Measures such as the stock market and GDP were meant to act as proxies for measuring how well the economy was accomplishing its stated purpose, which is to improve the standard of living for everyone.
Understanding that these metrics are simply proxies has been lost today, and they’ve been turned into goals of themselves. People have started treating the stock market and GDP as the economy.
This is why we’re seeing an increasing disconnect between the economy that people are experiencing in their daily lives and news reporting on how the economy is doing.
And that’s why we see absurd articles like this one arguing that the recession people are experiencing isn’t real.
https://www.wsj.com/economy/it-wont-be-a-recession-it-will-just-feel-like-one-1919267a
As I said, look at the trend. There’s only one major inflection point throughout the entirety of the data, and that’s in 1990, corresponding with the collapse of the USSR.
The inflection is in 1983. '90 is just the first recession of the post-inflection era.
And the full collapse of the eastern block economies doesn’t hit until 1998. The '91 referendum is only the start of the balkinization process.
Again, this is a consequence of the Volcker shock and the boom in export markets from the prior decades.
If the inflection had happened in 1983, then the profit margin wouldn’t have fallen to all time lows in Jan 1992.
If the Soviet Union did not dissolve, then there would still be a bipolar world order, and profit margins would have stagnated due to a lack of opportunity for exploitation.
The profit margin of the early 90s was the after-effect of the Volcker Shock of the 80s. It reoriented the economy towards low inflation at the expense of higher unemployment.
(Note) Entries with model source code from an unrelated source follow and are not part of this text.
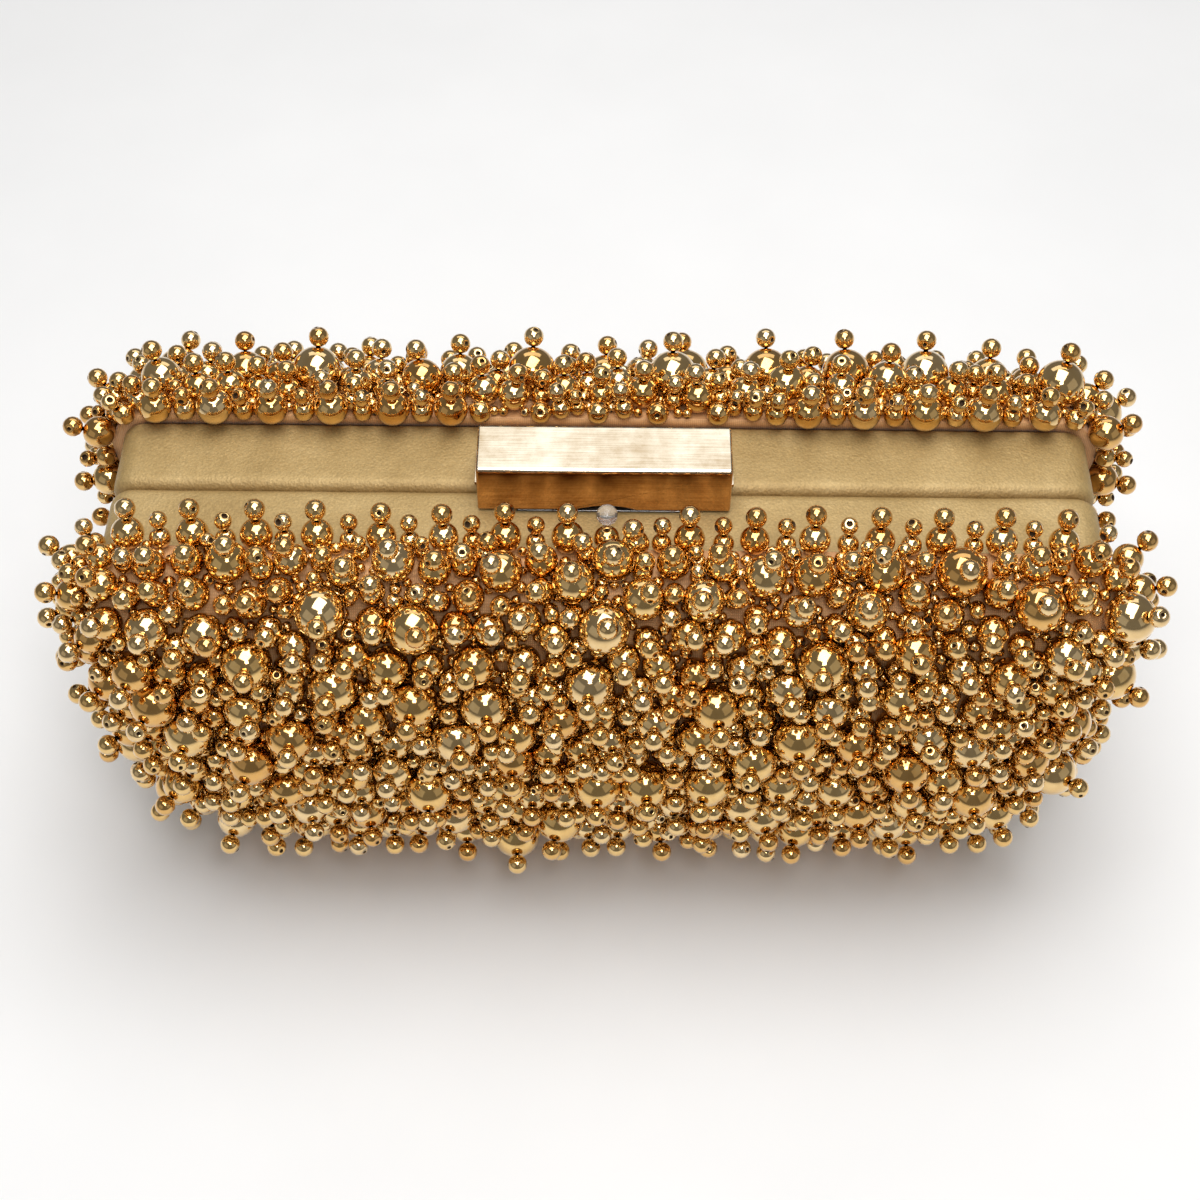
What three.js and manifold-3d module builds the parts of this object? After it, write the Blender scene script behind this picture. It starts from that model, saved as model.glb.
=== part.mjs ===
// Evening clutch: two rigid half-shells covered in beadwork, each with a leather-wrapped rim.
// The rims meet along the seam plane Y = 0, and a long butt hinge joins them along the base.
// A sprung bar clasp on the back rim reaches over the seam and holds the front rim by a magnet.
// Millimetres, +Z up, -Y is the front. The origin is on the resting plane, below the seam.
import * as THREE from "three";
import { mergeVertices } from "three/addons/utils/BufferGeometryUtils.js";
import Module from "manifold-3d";

const wasm = await Module();
wasm.setup();

// ---- driving dimensions -------------------------------------------------------------------
const HEIGHT = 92; // rim, base to top
const TOP_HALF = 100; // half the rim's length along the top
const BASE_HALF = 86; // half the rim's length at the base, before the corners are rounded
const TOP_CORNER = 5;
const BASE_CORNER = 24;
const RIM_DEPTH = 17.5; // seam plane to the rim's outer edge, on each half
const RIM_WALL = 5; // leather, core and leather again
const LEATHER = 1;
const SEAM_ROUND = 2.5; // soft edge of the leather along the seam
const BACK_ROUND = 1.2; // soft edge of the leather next to the beadwork
const GAP = 0.3; // between pieces that lie on each other
const SEAM_GAP = 0.2; // from the seam plane to each rim
const THROUGH = 1; // how far a cutting tool runs past the face that it cuts

const STEP = 3.5; // how far the shell stands proud of the rim at the ends
const RISE = 2; // and along the top
const SHELL_BASE = 14; // height of the shell's underside, which leaves room for the beads
const SHELL_TOP_CORNER = 10;
const SHELL_BASE_CORNER = 34;
const SHOULDER = 16; // radius from the shell's edge to its broad face
const CROWN = 3; // how far the broad face swells in the middle
const CROWN_INSET = 18; // width of the swelling, from the shoulder inwards
const FABRIC = 0.6;
const BOARD = 2; // moulded shell
const LINING = 0.8;
const BEAD_HEIGHT = 10; // thickness of the beadwork over the fabric
const EDGE_BEADS = 6; // its thickness along the rim, where the beads are smaller

const HINGE_Z = 1.8;
const HINGE_HALF = 60; // half the hinge's length
const KNUCKLE_R = 1.5;
const PIN_R = 0.7;
const RUNNING = 0.08; // radial clearance of a pin in its bore
const LEAF = 0.7;
const LEAF_DEPTH = 11;
const GROOVE = 2.4; // half the width of the groove in the rims that takes the knuckles
const KNUCKLES = 7;

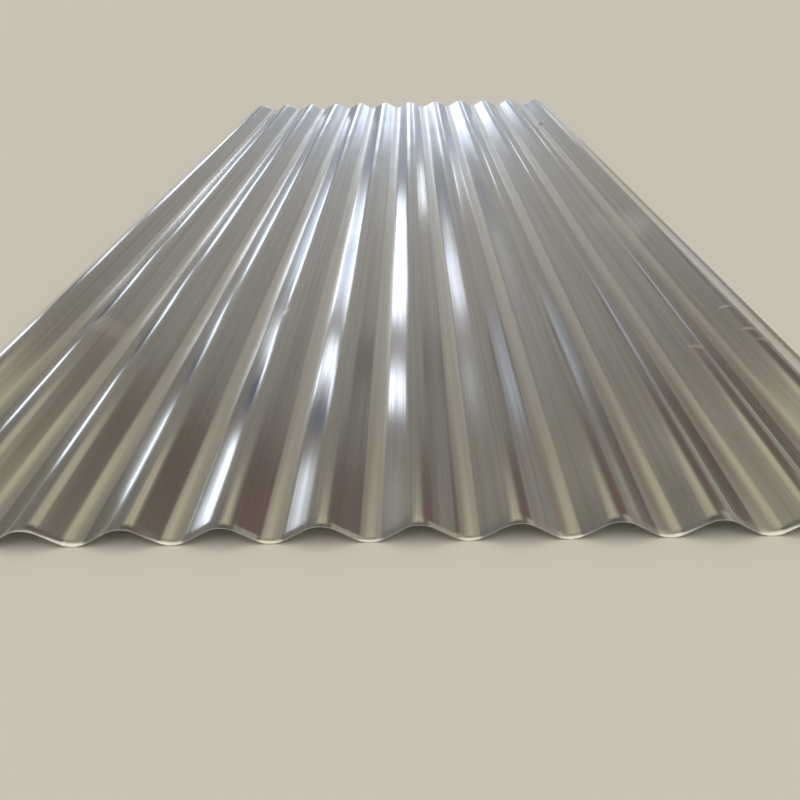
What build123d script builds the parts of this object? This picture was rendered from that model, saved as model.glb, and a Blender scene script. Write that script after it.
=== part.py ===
from build123d import *
from math import asin, atan2, cos, floor, hypot, sin, tan
import os

# One sheet of bright galvanised steel, roll-formed with even round corrugations.
# The corrugations run along Y, the sheet's width is along X and +Z is up.
# The origin is under the middle of the sheet, on the surface that it lies on.

# Driving sizes, in millimetres
sheet_length = 2440.0      # along the corrugations, a stock length of eight feet
sheet_thickness = 0.5
pitch = 76.2               # from one crest to the next
overall_height = 16.0      # from the underside of a trough to the top of a crest
flank_flat = 18.0          # the straight stretch of each flank, between two bends
crest_count = 12
left_lap = 23.7            # from the first crest line to the left side edge
right_lap = 38.1           # from the last crest line to the right side edge

# The wave, along the middle of the sheet's thickness
half_pitch = pitch / 2
wave_depth = overall_height - sheet_thickness
bend_radius = (half_pitch**2 + wave_depth**2 - flank_flat**2) / (4 * wave_depth)
bend_rise = 2 * bend_radius - wave_depth
flank_slope = asin(2 * bend_radius / hypot(half_pitch, bend_rise)) - atan2(bend_rise, half_pitch)
bend_half_width = bend_radius * sin(flank_slope)
half_thickness = sheet_thickness / 2

# The first crest line is at X = 0 while the section is drawn
left_edge = -left_lap
right_edge = (crest_count - 1) * pitch + right_lap


def bend_side(index):
    """Gives 1 for a crest and -1 for the trough after it."""
    return 1 if index % 2 == 0 else -1


def point_on_bend(index, x, offset):
    """Finds the point beside x of the middle line, on the line that lies offset above it."""
    side = bend_side(index)
    centre_x = index * half_pitch
    centre_z = side * (wave_depth / 2 - bend_radius)
    angle = asin((x - centre_x) / bend_radius)
    radius = bend_radius + side * offset
    return (centre_x + radius * sin(angle), centre_z + side * radius * cos(angle))


def point_on_flank(index, x, offset):
    """Does the same on the straight flank to the right of a bend."""
    fall = bend_side(index)
    middle_x = (index + 0.5) * half_pitch
    along_x = x + fall * offset * sin(flank_slope)
    height = offset * cos(flank_slope) - fall * (x - middle_x) * tan(flank_slope)
    return (along_x, height)


def bend_line(index, offset):
    """Draws one bend as an arc, as far as the side edges let it go."""
    centre_x = index * half_pitch
    start = max(centre_x - bend_half_width, left_edge)
    end = min(centre_x + bend_half_width, right_edge)
    if start >= end:
        return []
    middle = (start + end) / 2
    return [ThreePointArc(*(point_on_bend(index, x, offset) for x in (start, middle, end)))]


def flank_line(index, offset):
    """Draws the flank to the right of a bend, as far as the side edges let it go."""
    start = max(index * half_pitch + bend_half_width, left_edge)
    end = min((index + 1) * half_pitch - bend_half_width, right_edge)
    if start >= end:
        return []
    return [Line(*(point_on_flank(index, x, offset) for x in (start, end)))]


def sheet_surface_line(offset):
    """Draws the whole wave at one offset from the middle of the thickness."""
    lines = []
    first_bend = floor(left_edge / half_pitch) - 1
    last_bend = floor(right_edge / half_pitch) + 1
    for index in range(first_bend, last_bend + 1):
        lines += bend_line(index, offset)
        lines += flank_line(index, offset)
    return lines


def sheet_section():
    """Closes the top and underside with the two side edges, square to the sheet."""
    top = sheet_surface_line(half_thickness)
    underside = sheet_surface_line(-half_thickness)
    left_side = Line(top[0] @ 0, underside[0] @ 0)
    right_side = Line(top[-1] @ 1, underside[-1] @ 1)
    return make_face([*top, *underside, left_side, right_side])


def corrugated_sheet():
    """Carries the section along the sheet's length and sets it down on the origin."""
    sheet = extrude(Plane.XZ * sheet_section(), sheet_length)
    box = sheet.bounding_box()
    return Pos(-box.center().X, -box.center().Y, -box.min.Z) * sheet


os.makedirs("parts", exist_ok=True)
export_step(corrugated_sheet(), "parts/corrugated_sheet.step")
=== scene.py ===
import math

import bpy
import numpy as np
from mathutils import Matrix, Vector


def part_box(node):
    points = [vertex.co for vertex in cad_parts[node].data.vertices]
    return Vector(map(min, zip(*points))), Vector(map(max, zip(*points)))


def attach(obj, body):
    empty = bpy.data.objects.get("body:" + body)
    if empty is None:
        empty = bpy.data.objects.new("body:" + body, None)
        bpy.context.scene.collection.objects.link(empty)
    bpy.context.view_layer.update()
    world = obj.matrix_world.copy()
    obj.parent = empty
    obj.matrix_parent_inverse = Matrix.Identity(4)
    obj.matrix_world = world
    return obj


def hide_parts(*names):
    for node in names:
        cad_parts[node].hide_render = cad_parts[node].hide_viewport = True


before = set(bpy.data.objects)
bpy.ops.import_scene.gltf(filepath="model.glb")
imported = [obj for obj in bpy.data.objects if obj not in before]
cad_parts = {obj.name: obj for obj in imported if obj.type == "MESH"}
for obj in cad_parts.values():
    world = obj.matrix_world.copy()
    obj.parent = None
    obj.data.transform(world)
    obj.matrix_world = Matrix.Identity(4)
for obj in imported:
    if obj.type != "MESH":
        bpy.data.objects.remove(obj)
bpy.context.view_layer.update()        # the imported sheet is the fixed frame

sheetLow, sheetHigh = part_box("corrugated_sheet")
mm = 0.001

# The sheet's own sizes. Its width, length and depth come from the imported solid.
# The waves of a wander are its typical wave lengths across and along, and how many there are.
sheet = {
    "pitch": 76.2 * mm,
    "crests": 12,
    "thickness": 0.5 * mm,
    "flankFlat": 18.0 * mm,        # straight stretch of a flank, between two bends
    "rightLap": 38.1 * mm,         # last crest line to the right side edge
    "bendSteps": 10,               # facets round one bend
    "flankSteps": 2,               # facets on one flank
    "edgeGap": 0.4 * mm,           # no facet line comes nearer to a side edge
    "rows": 200,                   # facets along the top, between the ends
    "underRows": 4,                # one row of the underside for so many of the top
    "endRows": (0.8, 1.6, 2.5, 3.5, 4.6, 6.0, 8.0, 10.0, 12.0, 14.0, 18.0),    # mm from each end
    "seed": 7,
    "wanderPeak": 1.6,             # a wander's peaks, in its own spreads
    "waviness": 0.12 * mm,         # how far the rolled surface strays from true
    "wavinessWaves": (110 * mm, 450 * mm, 14),
    "sideDrift": 0.5 * mm,         # how far a crest line strays sideways
    "sideDriftWaves": (250 * mm, 1600 * mm, 9),
    "shapeDrift": 0.10 * mm,       # how far the bends' shape strays from corrugation to corrugation
    "shapeDriftWaves": (90 * mm, 900 * mm, 12),
    "troughReach": 8.5 * mm,       # stretch that the shear has bent down at each end of a trough
    "troughDrop": 0.85 * mm,
    "troughRecovery": 102 * mm,    # the bent lip holds the trough up, and it sinks back over this
    "crestReach": 13 * mm,         # the shear's bend at each end of a crest
    "crestDrop": 0.7 * mm,
}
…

The decline in profit was temporary and quickly reversed as domestic spending surged in subsequent years.
That wouldn’t have changed the US domestic shift towards low-inflation / high-unemployment as national economic policy. US policy of exploitation has never been unpopular domestically, even as the imperialism returns to the core.
What Volcker did wasn’t special. Interest rates must be raised or lowered in proportion to inflation caused by supply or demand disruptions. That’s it.
It’s one of the many maintenance mechanisms needed to maintain capitalism. If handled incorrectly, without centralized control, the economy will crash every time there’s a disruption. That’s why we say there’s no such thing as the free market.
In this case, interests rates were raised in response to the 1979 oil crisis causing massive inflation. It’s not a conscious choice or a change in policy, but rather a response to material conditions.
As a result, this is why you need to look at trends on a longer scale in order to even out these disruptions to find the macro trend. And these macro trends usually have to have something huge as a root cause, like the fall of a rival superpower. Not a temporary increase in interests rates.
Jacking the Federal Reserve Rate from 4% to 21%, when it was the primary means by which new money entered the economy, was enormously transformative on the state of the domestic economy and the Western nations that had pegged themselves to the USD.
I honestly don’t know what you think has been happening every ten years or so. But these market cycles continue to occur regardless of the explicit monetary policy. The result of this regulation is to divert the accumulated gains from cycle to cycle away from labor and into the hands of private equity markets. It does not prevent disruptions or protect the market from downturns, it just buffers private profit while exposing labor to the bulk of the financial pain.
The rate hikes began in '74 under Nixon and were renewed in '78 under Carter. And while the oil crisis was routinely blamed for the implementation of these drastic Fed policies, they continued well into the mid-80s when oil prices had dropped to historic lows.
Fed Funds rates are explicitly a consequence of domestic policy. The response to material conditions is the aftermath of the fallout that these sudden and drastic spikes in federal interest rates create.
Then do you want to explain the 1:1 correlation between interest rates and inflation?
Or this investopedia article?
https://www.investopedia.com/ask/answers/12/inflation-interest-rate-relationship.asp
And a market crash would be something like the Great Depression, where there was world-wide hyperinflation and money was worthless. This specifically happened because the gov refused to bail out corporations.
The closest that we’ve gotten was Covid. But even then, it was understood that there would be a recovery after vaccine deployment.
Again, that’s got nothing to do with the USSR.
Or The Great Recession. Or the Enron / Worldcomm crash. Or the '97 East Asia Financial Crisis.
Because of the Keynesian economic model that we still kinda-sorta adhere to when shit hits the fan.